The crisis serves in this way as an instrument of social counterrevolution. While the banks are bailed out with trillions from the public purse and the wealth of the super-rich increases unabated, the standard of living of the working class is being pushed back to the levels which existed in the early days of industrial capitalism.

The difference between the supporters and opponents of bankruptcy for Greece is that the former seek to achieve this goal in a nationalist struggle of each against all, while the latter seek to attain the same end in a controlled process under European direction. They fear that the chaotic collapse of entire countries would provoke social upheavals.

This fear is also shared by the experts of UBS, who quote none other than the Russian revolutionary Lenin as an authority. Citing the economist John Maynard Keynes they write, “Lenin was certainly right. There is no subtler, no surer means of overturning the existing basis of society than to debauch the currency.”

Workers cannot subordinate themselves to any of the contending bourgeois camps. They must vehemently oppose all those who respond to the euro crisis by witch-hunting “the Greeks” and stirring up national tensions. At the same time, workers must reject those intent on strengthening the institutions of the EU and establishing a dictatorship of European finance capital in order to “save Europe.”

The solution to the crisis is not a national, but a class and international question.
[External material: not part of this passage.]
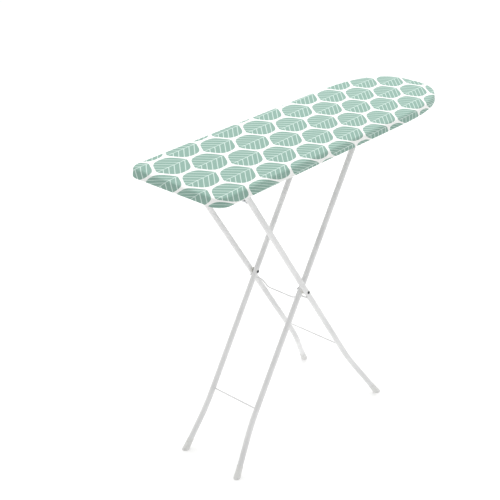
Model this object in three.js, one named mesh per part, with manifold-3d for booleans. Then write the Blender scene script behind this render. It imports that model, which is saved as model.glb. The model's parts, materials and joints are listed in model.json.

Not a single social problem can be solved without breaking the power of finance capital, expropriating the banks and major industrial concerns, and placing them under democratic control.

To achieve this, workers must unite across Europe to unconditionally defend their rights and social gains and fight for workers’ governments within the framework of a United Socialist States of Europe.

The Socialist Equality Party and the International Committee of the Fourth International is the only party fighting for this perspective.